Environment Virginia

Arlington, VA – As the Sochi Olympic Games wrap up, Environment Virginia revealed a summary of climate change impacts on Winter Olympic sports, and highlighting the need to act urgently to reduce the carbon pollution fueling global warming.

“When it comes to the future of winter sports, global warming has us skating on thin ice,” said Madison Poche, Field Associate with Environment Virginia. “There’s still time to keep from sliding off the edge by going after the biggest sources of the carbon pollution fueling global warming.”

Environment Virginia pointed to increased rate of snow melt, shorter winters, drought, and a shrinking map of reliable winter host sites, as climate impacts are threatening the Winter Olympic Games. They also warned that unchecked global warming could accelerate these changes. At the 2010 Vancouver Olympics, organizers trucked in and manufactured tons of extra snow. The unusually warm conditions that trigger these extreme measures could become the new normal.

Power plants that burn fossil fuels like coal and gas are the largest sources of carbon pollution in the U.S. But while there are limits on smog, soot, and other dangerous pollution from power plants, there are no federal limits on the industrial carbon pollution power plants emit.

The Environmental Protection Agency (EPA) is accepting public comments on its proposal to start limiting carbon pollution from new power plants, and plans to propose limits on carbon from existing power plants in June. Americans have already submitted 4 million comments to the EPA supporting limits on carbon pollution from power plants.

“As an independent, family-owned business, we are like farmers in the winter, hoping for a good season, which has become more difficult to depend on with the erratic changes in climate,” said Eric Stern of local business Casual Adventure, which has been outfitting Virginians for nearly 60 years. “As outdoor enthusiasts ourselves, we encourage everyone to do their part in reducing energy consumption and general waste.” 

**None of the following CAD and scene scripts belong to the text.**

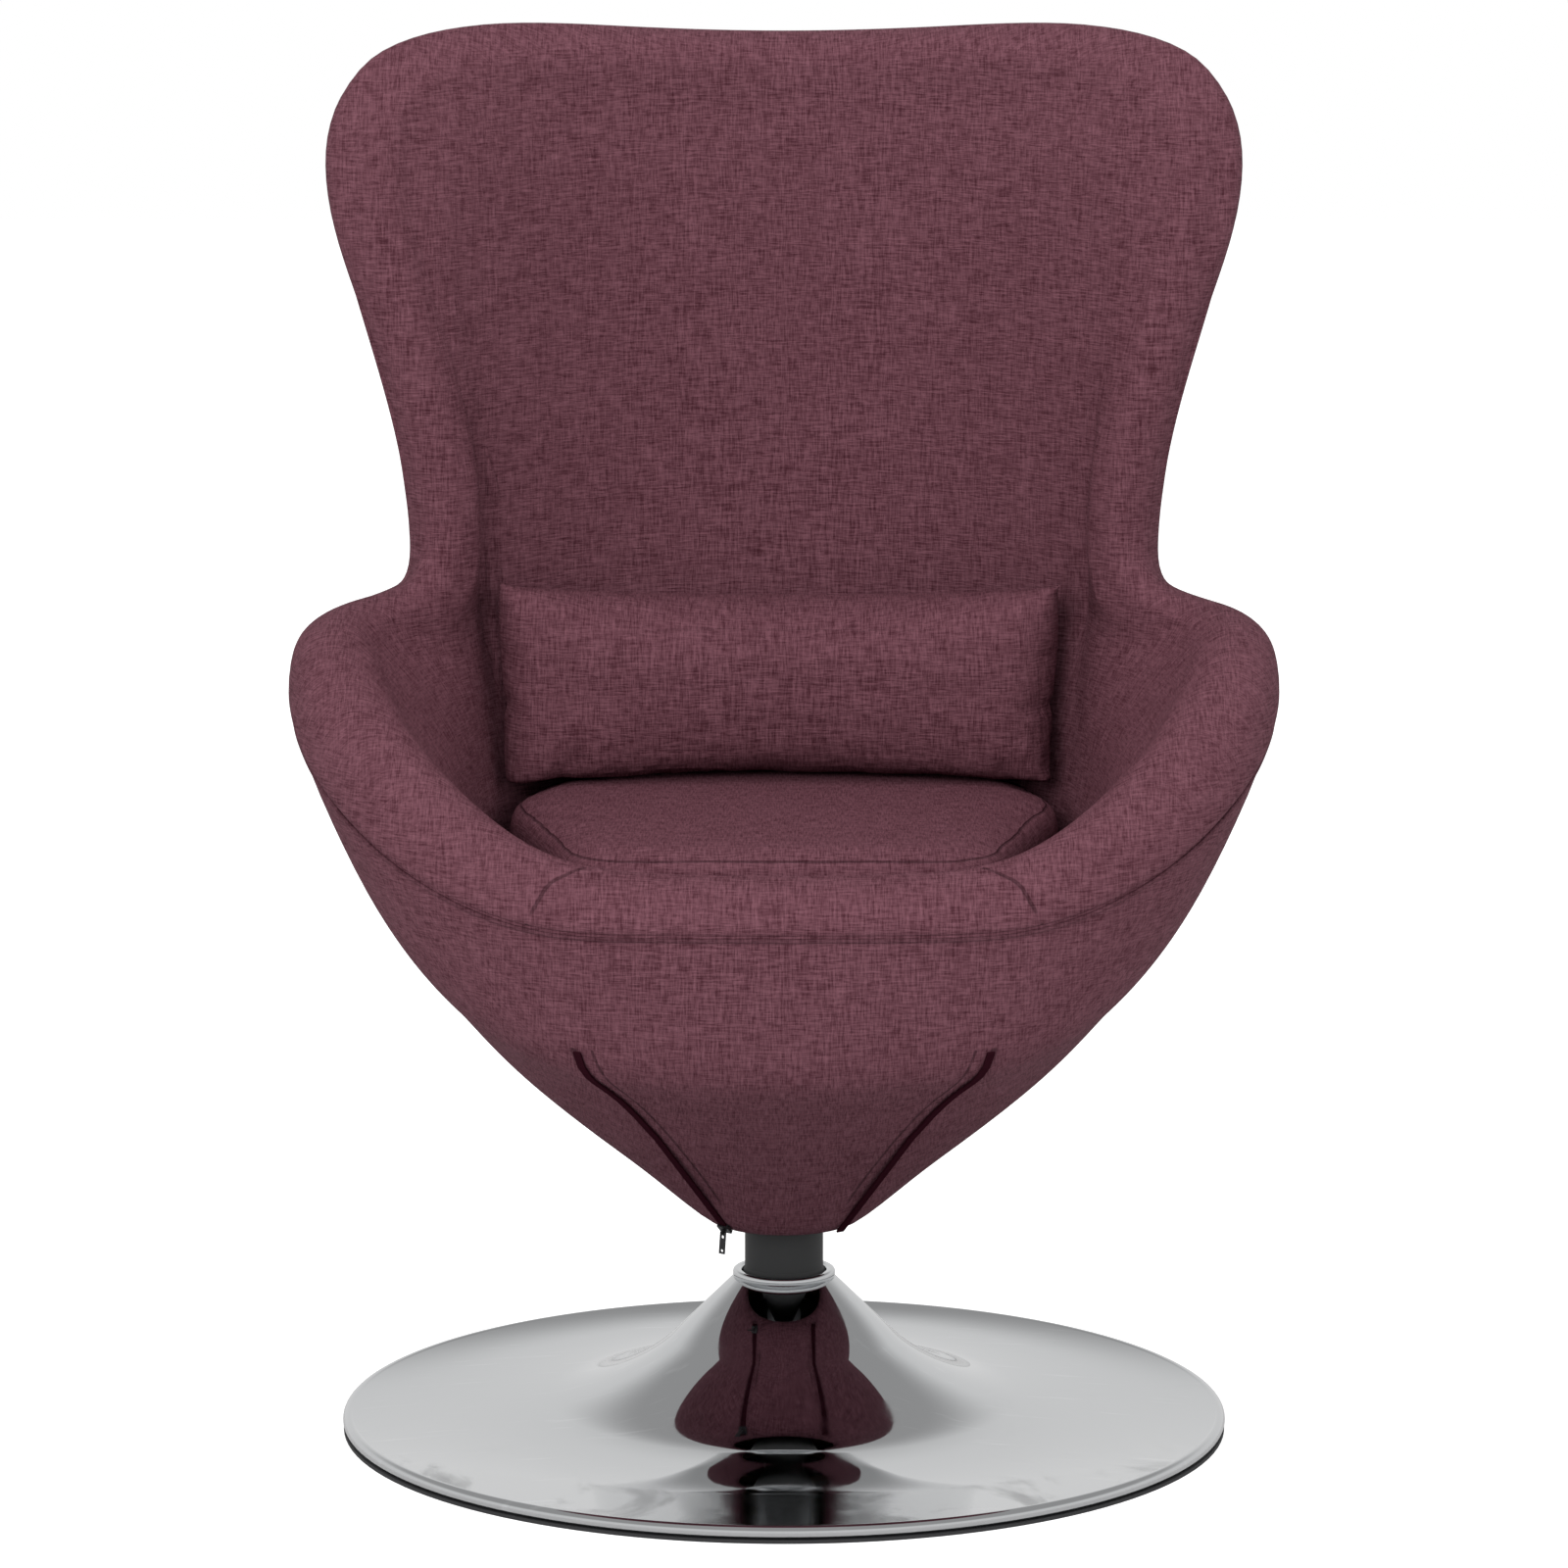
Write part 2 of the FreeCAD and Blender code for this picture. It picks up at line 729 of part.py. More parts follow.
def pillow_row(share):
    """Oval section of the pillow at a share of its half width, from -1 to 1, square to its bend."""
    swell = math.sqrt(max(0.0, 1 - abs(share) ** 2.6))
    half = (pillow_end_thickness + (pillow_thickness - pillow_end_thickness) * swell) / 2
    high = pillow_height / 2 - pillow_draw * (1 - share * share)
    turn = math.atan(4 * pillow_bend * share / pillow_width)
    lean = math.radians(pillow_lean)
    middle = cushion_foot + cushion_thickness + pillow_middle_rise
    row = []
    for i in range(pillow_facets):
        angle = 2 * math.pi * i / pillow_facets
        out = half * math.copysign(abs(math.cos(angle)) ** pillow_roundness, math.cos(angle))
        up = high * math.copysign(abs(math.sin(angle)) ** pillow_roundness, math.sin(angle))
        behind = out * math.cos(lean) + up * math.sin(lean)
        row.append(V(pillow_centre[0] + pillow_width / 2 * share + behind * math.sin(turn),
                     pillow_centre[1] - pillow_bend * share * share + behind * math.cos(turn),
                     middle + up * math.cos(lean) - out * math.sin(lean)))
    return row


def make_lumbar_pillow():
    """Plump pillow, bent to the curve of the back and leaning on it."""
    shares = [math.sin(math.radians(angle)) for angle in steps(pillow_sections, -90, 90)]
    return faceted([pillow_row(share) for share in shares], False)


def placed(shape, placement):
    return shape.transformGeometry(placement.toMatrix())


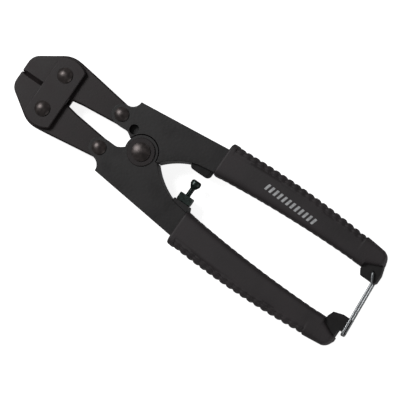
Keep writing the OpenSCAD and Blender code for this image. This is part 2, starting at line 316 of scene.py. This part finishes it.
def rings_mesh(rings):
    """Closed shell from rings of points (ring, point, xyz): quads between rings, and a face on each end."""
    rings = np.asarray(rings, float)
    count, size = rings.shape[:2]
    ring, point = np.meshgrid(np.arange(count - 1), np.arange(size), indexing="ij")
    here, beside = ring * size + point, ring * size + (point + 1) % size
    sides = np.stack([here, beside, beside + size, here + size], -1).reshape(-1, 4)
    first, last = np.arange(size)[::-1], (count - 1) * size + np.arange(size)
    return rings.reshape(-1, 3), [*sides.tolist(), first.tolist(), last.tolist()]


def slab_rings(outline, low, high, edge, drop=None, chamfer=0.0, steps=5):
    """An outline carried up from low to high with eased edges. A point at angle a of the easing is
    inset by edge (1 - sin a) and lies drop (1 - cos a) inside the face; chamfer 1 makes it straight."""
    edge = np.broadcast_to(np.asarray(edge, float), len(outline))
    drop = edge if drop is None else np.broadcast_to(np.asarray(drop, float), len(outline))
    share = np.linspace(0, 1, steps + 1)[:, None]
    turn = share * pi / 2
    inset = edge * ((1 - chamfer) * (1 - np.sin(turn)) + chamfer * (1 - share))
    sink = drop * ((1 - chamfer) * (1 - np.cos(turn)) + chamfer * share)
    normal = inward(outline)
    flat = outline[None] + normal[None] * inset[..., None]
    lower = np.concatenate([flat, (low + sink)[..., None]], -1)
    upper = np.concatenate([flat, (high - sink)[..., None]], -1)[::-1]
    return np.concatenate([lower, upper])


def turned_rings(profile, around=64):
    """A profile of (radius, height) points turned about Z: x = r cos a, y = r sin a, z = height."""
    radius, height = np.asarray(profile, float).T
    angle = np.linspace(0, 2 * pi, around, endpoint=False)
    across = radius[:, None, None] * np.stack([np.cos(angle), np.sin(angle)], -1)[None]
    up = np.broadcast_to(height[:, None, None], (*across.shape[:2], 1))
    return np.concatenate([across, up], -1)


def swept_rings(path, radius, around=20):
    """A circle carried along a path, in planes square to it. Its first axis is square to the path and to
    X, which the path never follows: point = path + radius (cos a side + sin a other)."""
    along = np.gradient(path, axis=0)
    along /= np.linalg.norm(along, axis=1)[:, None]
    side = np.cross(along, [1.0, 0.0, 0.0])
    side /= np.linalg.norm(side, axis=1)[:, None]
    other = np.cross(along, side)
    angle = np.linspace(0, 2 * pi, around, endpoint=False)[None, :, None]
    turn = np.cos(angle) * side[:, None] + np.sin(angle) * other[:, None]
    return path[:, None] + turn * radius


def volume_of(points, faces):
    """Signed volume of a closed shell, positive where its faces point outwards."""
    total = 0.0
    for face in faces:
        corner = points[face]
        total += np.sum(np.cross(corner[1:-1], corner[2:]) @ corner[0])
    return total / 6


def mesh_from(name, shells):
    """One mesh from closed shells in millimetres from the centre pivot, each turned to face outwards."""
    points, faces, start = [], [], 0
    for rings in shells:
        corner, quads = rings_mesh(rings)
        if volume_of(corner, quads) < 0:
            quads = [face[::-1] for face in quads]
        points.append(corner)
        faces += [[i + start for i in face] for face in quads]
        start += len(corner)
    mesh = bpy.data.meshes.new(name)
    mesh.from_pydata((np.concatenate(points) * MM + CENTRE).tolist(), [], faces)
    mesh.validate()
    return mesh


def show(name, mesh, finish, body, nodes=(), crease=35.0, flat=True):
    """Puts a mesh in the scene with its finish, on its body, in the place of the CAD nodes it stands for."""
    mesh.shade_smooth()
    mesh.set_sharp_from_angle(angle=radians(crease))
    piece = bpy.data.objects.new(name, mesh)
    bpy.context.scene.collection.objects.link(piece)
    mesh.materials.append(finish_of(finish))
    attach(piece, body)
    if nodes:
        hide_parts(*nodes)
    if flat:
        weighted = piece.modifiers.new("flat faces", "WEIGHTED_NORMAL")
        weighted.keep_sharp = True
    return piece


def mirrored(rings):
    """The same shell on the other side of the long axis."""
    return np.asarray(rings) * [1, -1, 1]


def at(rings, place):
    """A shell moved to a place given in millimetres from the centre pivot."""
    return np.asarray(rings) + np.array([*place[:2], 0.0 if len(place) == 2 else place[2]])


# ---------------------------------------------------------------- head

def jaw_outline():
    """Outline of the upper jaw. Circles at the nose, shoulder, root and tang are joined by tangents; the
    inner edge is the straight blade, a relief, the knuckle about the jaw pivot, and the tang."""
    low, high = span("upper_jaw")
    tip, tang_r = low[0], high[0] - TANG[0]
    nose = (tip + NOSE_R, NOSE_Y)
    above_nose = tangent(nose, NOSE_R, SHOULDER, SHOULDER_R, 1)
    above_shoulder = tangent(SHOULDER, SHOULDER_R, ROOT, ROOT_R, 1)
    above_tang = tangent(ROOT, ROOT_R, TANG, tang_r, 1)
    below_tang = tangent(ROOT, ROOT_R, TANG, tang_r, -1)
    heel, knuckle_r, relief_x, relief_y = [-40.0, 2.66], JAW[1] - 0.17, -58.4, 1.6
    return np.concatenate([
        arc((tip + TIP_R, TIP_R), TIP_R, 270, 180),
        arc(nose, NOSE_R, 180, above_nose),
        arc(SHOULDER, SHOULDER_R, above_nose, above_shoulder),
        arc(ROOT, ROOT_R, above_shoulder, above_tang),
        arc(TANG, tang_r, above_tang, below_tang),
        [heel],
        arc(JAW, knuckle_r, -80, -110),
        [[relief_x, relief_y], [BLADE_X + 1, relief_y], [BLADE_X, 0.0]],
    ])


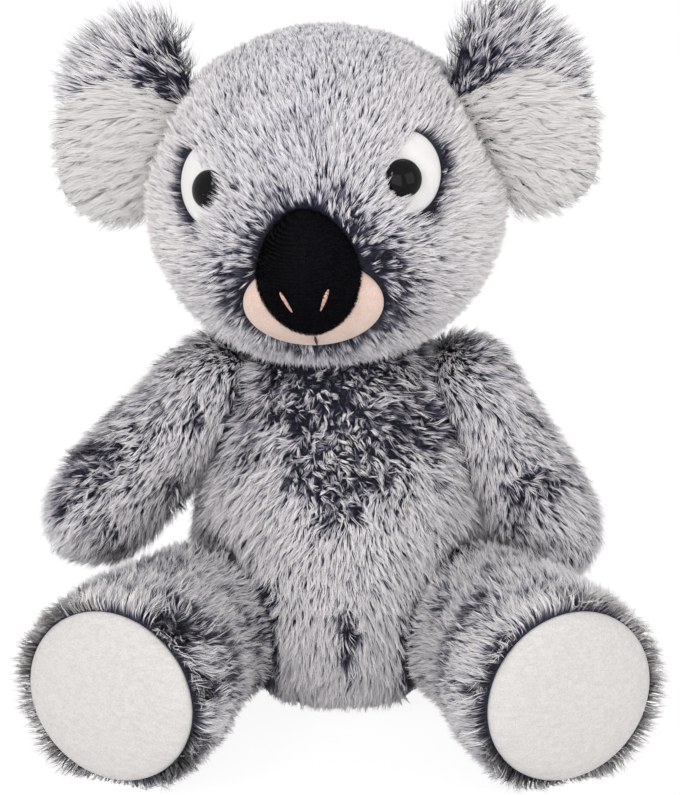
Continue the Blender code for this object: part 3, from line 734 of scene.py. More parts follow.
nose_points = ball(181, 144)[..., [1, 2, 0]] * nose_half_sizes
nose_points[..., 0] *= nose_width(nose_points[..., 1]) / nose_half_sizes[0]
ridge = nose_points[..., 1] / crease_pitch + crease_wander * drift(nose_points * crease_stretch, 4.0 * MM, 5)
fold = np.sin(2.0 * math.pi * ridge) * np.clip(0.45 + 0.9 * drift(nose_points, 9.0 * MM, 6), 0.1, 1.0)
nose_points = nose_points + facings(nose_points) * (crease_depth * fold)[..., None]
nose_grid = from_head(on_muzzle(nose_points @ nose_axes + nose_place))
nap = (0.4 * MM, 4.0)
black_cloth = flecked(
    "black_nose_cloth", 0.75, nap, (3, 3, 5), (12, 11, 17), nap, 0.25 * MM, 0.75, specular=0.12
)
skin(
    "nose_pad", nose_grid, "head", "black_nose_cloth", black_cloth,
    "nose_cover", "nose_stuffing", fill=0.9,
)
black_dye = fur_dye(
    "black_pile", (0.9, 0.9, 1.0), (1.0, 1.0, 1.0),
    (0.0, (2, 2, 3)), (0.5, (7, 7, 10)), (1.0, (26, 25, 33)), sheen=0.0, specular=0.03,
)
nose_coat = {
    "per_mm2": 7.0, "length": 1.5 * MM, "half_width": 0.10 * MM, "lift": -0.1, "tuft": 0.7 * MM,
    "lock": 2.0 * MM, "swirl_size": 6.0 * MM, "roots": 0.3, "tips": 0.8, "tuft_tone": 0.4,
    "lock_tone": 0.3, "sunk": 0.0,
}
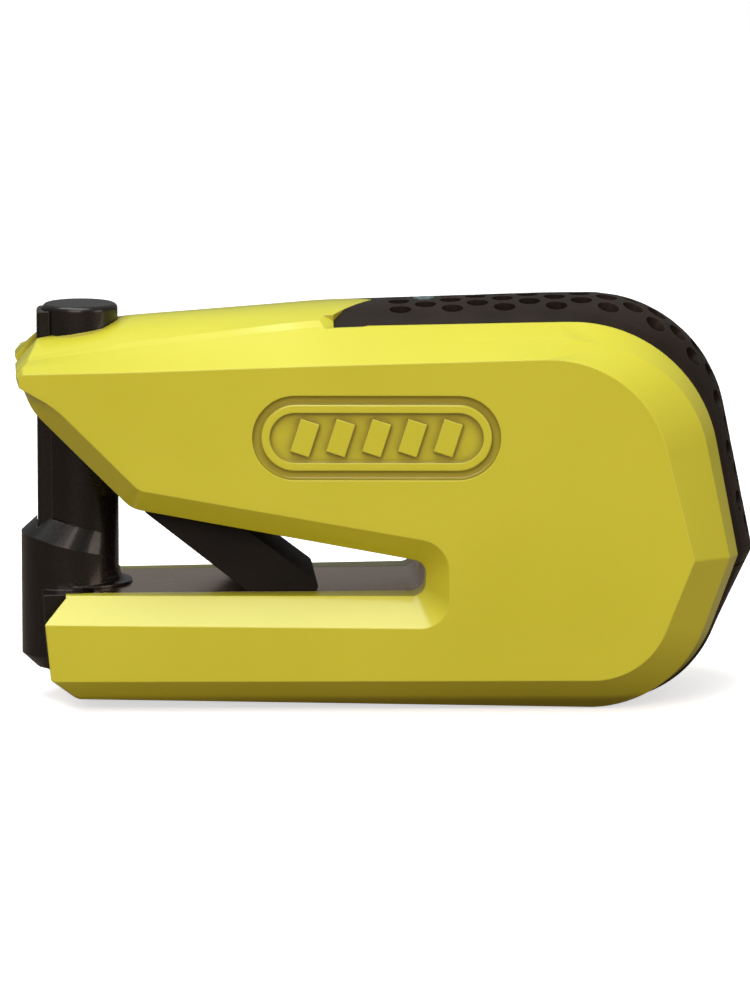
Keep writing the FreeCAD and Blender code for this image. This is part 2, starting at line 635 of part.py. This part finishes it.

The Winter Olympic Games aren’t the only victims of climate change – scientists are seeing global warming’s fingerprints on sea level rise and the increased threat of storm surge in Hampton Roads, and air pollution worsened by heat waves is already exacting a huge toll on Virginia’s public health.

“President Obama has committed to protecting our children and grandchildren from the worst impacts of a warming globe, but the EPA’s proposal to limit carbon pollution from power plants is not yet in place,” concluded Poche. “The fossil fuel industry and their allies in Congress are already lining up to block the president’s plan. Virginia’s leaders must show their support for climate action.”